The Crown Prince clearly viewed the episode as a victory. Most observers agree that the Crown Prince has scored some points against his uncle, the Prime Minister. The public nature of the King's exchange with the Crown Prince was significant for its rarity, and the King seemed to have decided that the time had come to begin moving the Prime Minister to the side. The exchange of letters was intended to incrementally decrease the Prime Minister's influence, as the Prime Minister was too old and too ingrained in the tribal means of maintaining stability to adapt to new ways of doing things. Many believed that the Crown Prince and his generation had earned the right to guide public policy, saying, "They're flying F-16s. I think they can handle it." The only other public exchange of letters by top-ranking GOB officials took place in 1975 when Prime Minister Khalifa complained to the then-Amir Isa that the Parliament had become unmanageable. Isa dissolved Parliament the next day.
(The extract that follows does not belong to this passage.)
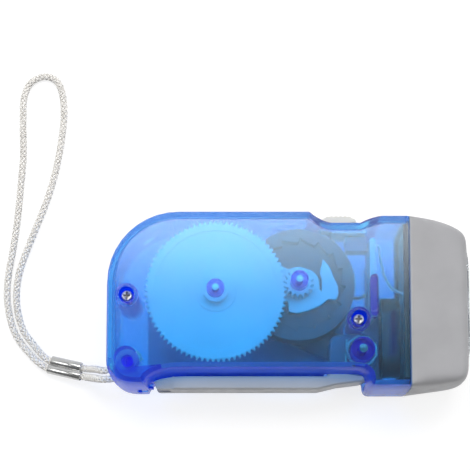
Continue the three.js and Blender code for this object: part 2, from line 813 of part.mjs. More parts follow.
function lockBlock() {
  const solid = block(
    lockBack - runningGap - casingWall, cornerEndX, tailBottomY - overrun, tailBottomY + lockBlockTop,
    leverLow, leverHigh,
  );
  return outerForm.intersect(solid);
}

function lockPocket() {
  const half = lockWidth / 2 + runningGap;
  const ribHalf = lockRibWidth / 2 + runningGap;
  const ribStart = lockBack + lockRibInset;
  return joined(
    block(
      lockBack - runningGap, cornerEndX + overrun, lockLow - seatGap, lockHigh + runningGap,
      partingZ - half, partingZ + half,
    ),
    block(
      ribStart - runningGap, ribStart + lockRibLength + lockTravel + runningGap, tailBottomY - overrun, lockLow,
      partingZ - ribHalf, partingZ + ribHalf,
    ),
  );
}

function leverSlot() {
  const low = leverLow - runningGap;
  const high = leverHigh + runningGap;
  const sweep = post(pivotX, pivotY, pivotY - bottomY - recessDepth * 0.45, low, high, roundSides);
  const below = block(
    pivotX - neckLeft - neckCorner, pivotX + hubRadius * 2, bottomY - overrun, pivotY, low, high,
  );
  const mouth = block(
    pivotX - neckLeft - neckCorner, seamX - noseBlockLength + runningGap * 2,
    bottomY - overrun, recessY + casingWall + runningGap, low, high,
  );
  return joined(sweep.intersect(below), mouth);
}

function switchWindow() {
  const start = knobX - runningGap;
  return block(
    start, start + knobLength + knobTravel + runningGap * 2,
    topY - scoopDepth - casingWall - overrun / 2, topY + overrun,
    partingZ - knobWidth / 2 - runningGap, partingZ + knobWidth / 2 + runningGap,
  );
}

function strapHole() {
  return block(
    tailX - overrun, tailX + tailBottomRadius * 0.7, strapHoleCentre - strapHoleHeight / 2,
    strapHoleCentre + strapHoleHeight / 2, partingZ - strapHoleWidth / 2, partingZ + strapHoleWidth / 2,
  );
}

const boardMiddle = (boardBottom + boardTop) / 2;
const boardQuarter = (boardTop - boardBottom) / 4;

function edgeRibs(near) {
  const inside = near ? nearInside : farInside;
  const batteryEdge = near ? partingZ + batteryRadius + runningGap : partingZ - batteryRadius - runningGap;
  const reach = near ? overrun / 2 : -overrun / 2;
  const upright = (x, width, y0, y1, edge) => block(
    x, x + width, y0, y1, Math.min(edge, inside + reach), Math.max(edge, inside + reach),
  );
  const batteryRib = upright(
    batteryX + batteryThickness / 2 - ribThickness / 2, ribThickness,
    batteryMiddle - batteryRadius, batteryMiddle + batteryRadius, batteryEdge,
  );
  const boardRib = upright(
    boardX, boardThickness, boardMiddle - boardQuarter, boardMiddle + boardQuarter,
    partingZ - boardDepth / 2 - runningGap,
  );
  return near ? [batteryRib] : [batteryRib, boardRib];
}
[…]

Interestingly, the Crown Prince chose to make his move only after the Prime Minister's 13 January 2008 departure for an official visit to Thailand. Aside from the directive to support the EDB, the Prime Minister and his allies within the government remained uncharacteristically quiet in the wake of the King's letter, prompting some to suggest that he had been wrong-footed. Indeed, the Prime Minister extended his stay in Thailand several times, and remained there as of February 13.
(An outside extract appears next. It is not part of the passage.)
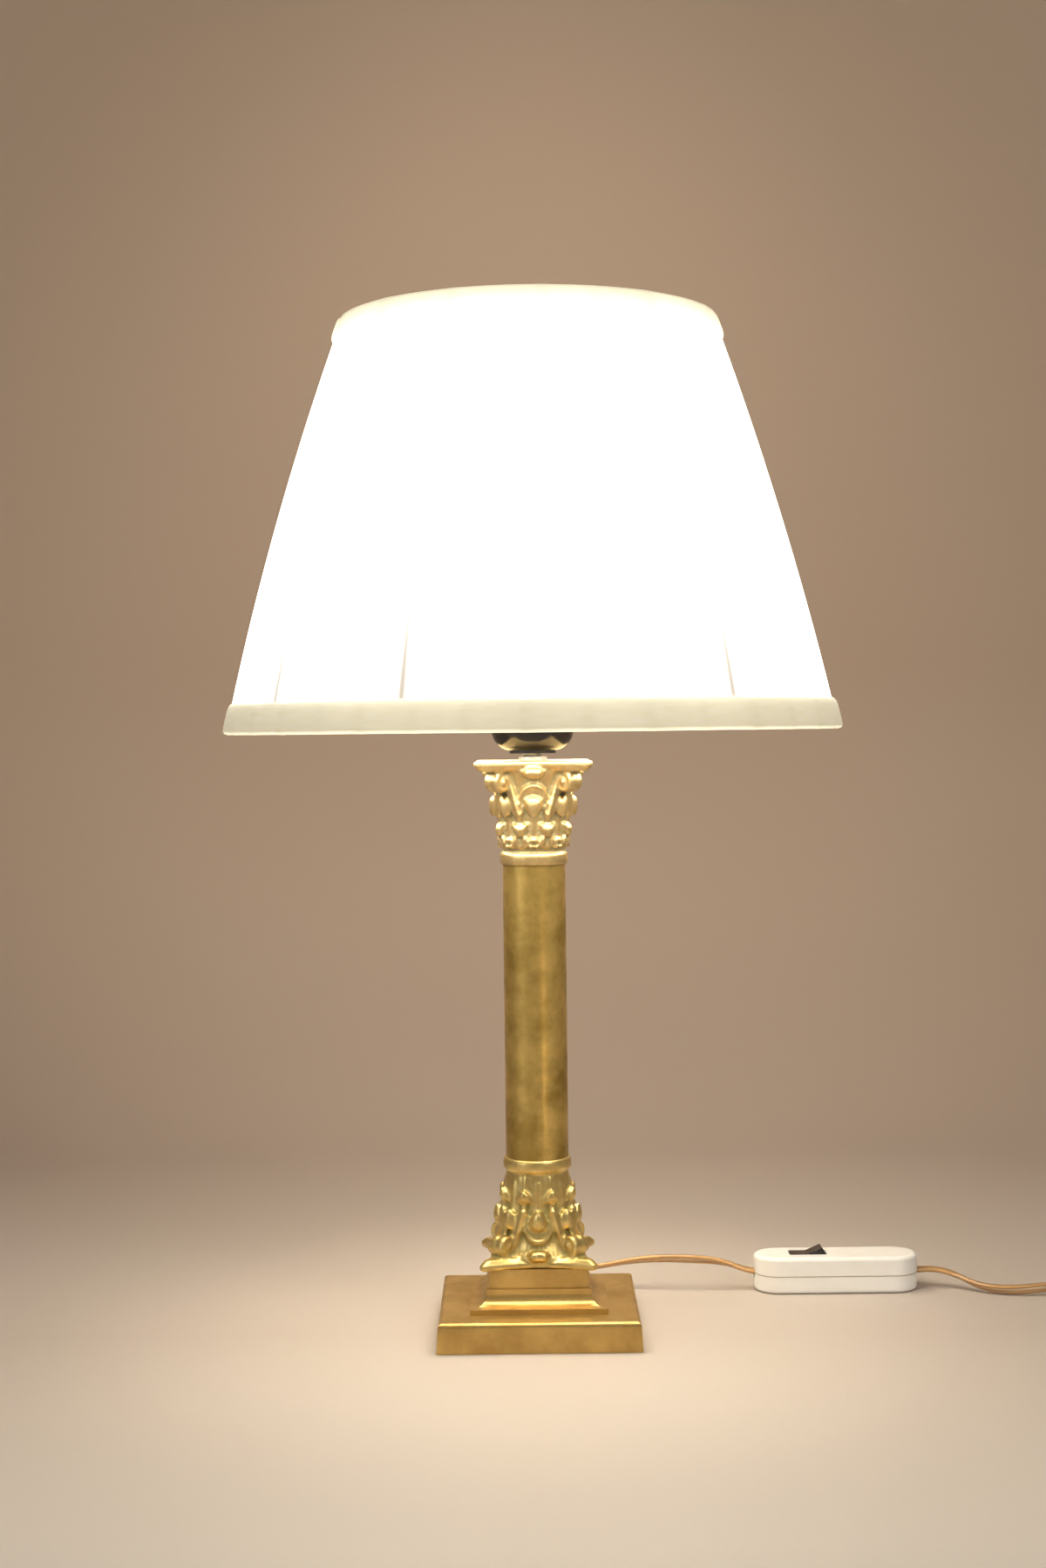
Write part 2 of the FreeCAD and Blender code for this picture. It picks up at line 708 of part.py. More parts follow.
def make_shade():
    low_ring_z = shade_low + ring_wire + 0.4
    high_ring_z = shade_high - ring_wire - 0.4
    inset = fabric_thickness + frame_gap
    low_ring_r = shade_radius(low_ring_z, inset + ring_wire)
    high_ring_r = shade_radius(high_ring_z, inset + ring_wire)
    pitch = 360.0 / panel_count
    first = -90.0 + panel_offset

    keep("shade_bottom_ring", hoop(low_ring_r, ring_wire, low_ring_z))
    keep("shade_top_ring", hoop(high_ring_r, ring_wire, high_ring_z))

    panel = shade_band(shade_low, shade_high, 0.0, fabric_thickness, pitch)
    keep("shade_fabric", *[around(panel, first + pitch * k) for k in range(panel_count)])

    rib_low = low_ring_z + ring_wire + frame_gap
    rib_high = high_ring_z - ring_wire - frame_gap
    rib_mid = (rib_low + rib_high) / 2
    depth = inset + rib_wire
    a, m, b = (V(shade_radius(z, depth), 0, z) for z in (rib_low, rib_mid, rib_high))
    spine = Part.Wire([Part.Arc(a, m, b).toShape()])
    start = spine.Edges[0].tangentAt(spine.Edges[0].FirstParameter)
    section = Part.Wire([Part.makeCircle(rib_wire, a, start)])
    rib = spine.makePipeShell([section], True, False)
    keep("shade_ribs", *[around(rib, first + pitch * k) for k in range(panel_count)])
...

In the final stroke of what some local observers have breathlessly called a bloodless coup, the Crown Prince announced 07 February 2008 the appointment of all of the cabinet's economic and technical ministers to the EDB Board of Directors, essentially annexing the Prime Minister's cabinet into his own, parallel government. In the course of five short weeks the Crown Prince, in public ways, asserted important new influence over both the military and over economic policy. These were fields in which he was already calling most of the shots, but the public confirmation of his leading role is important. He appeared now to be second only to his father, the King, when before many believed the Prime Minister was number two. The Prime Minister's ability to stymie economic reform and to influence military policy was diminished, but he remained a powerful figure within the government and the ruling family. The Prime Minister is an astute politician who understands well the intricacies of intra-family and tribal relationships. He remained a master at working a room, while his nephew the Crown Prince clearly lacked the common touch that goes so far in this still-traditional society. King Hamad may still need the Prime Minister to maintain consensus within the Al-Khalifa clan and, by extension, control the country. In many ways, the Prime Minister represents the last of the old lions, while the Crown Prince and his circle of technocrats are Bahrain's future. King Hamad finds himself between the two, understanding that reform is critical to Bahrain's success, but unable to turn his back on tradition and the stability it provided.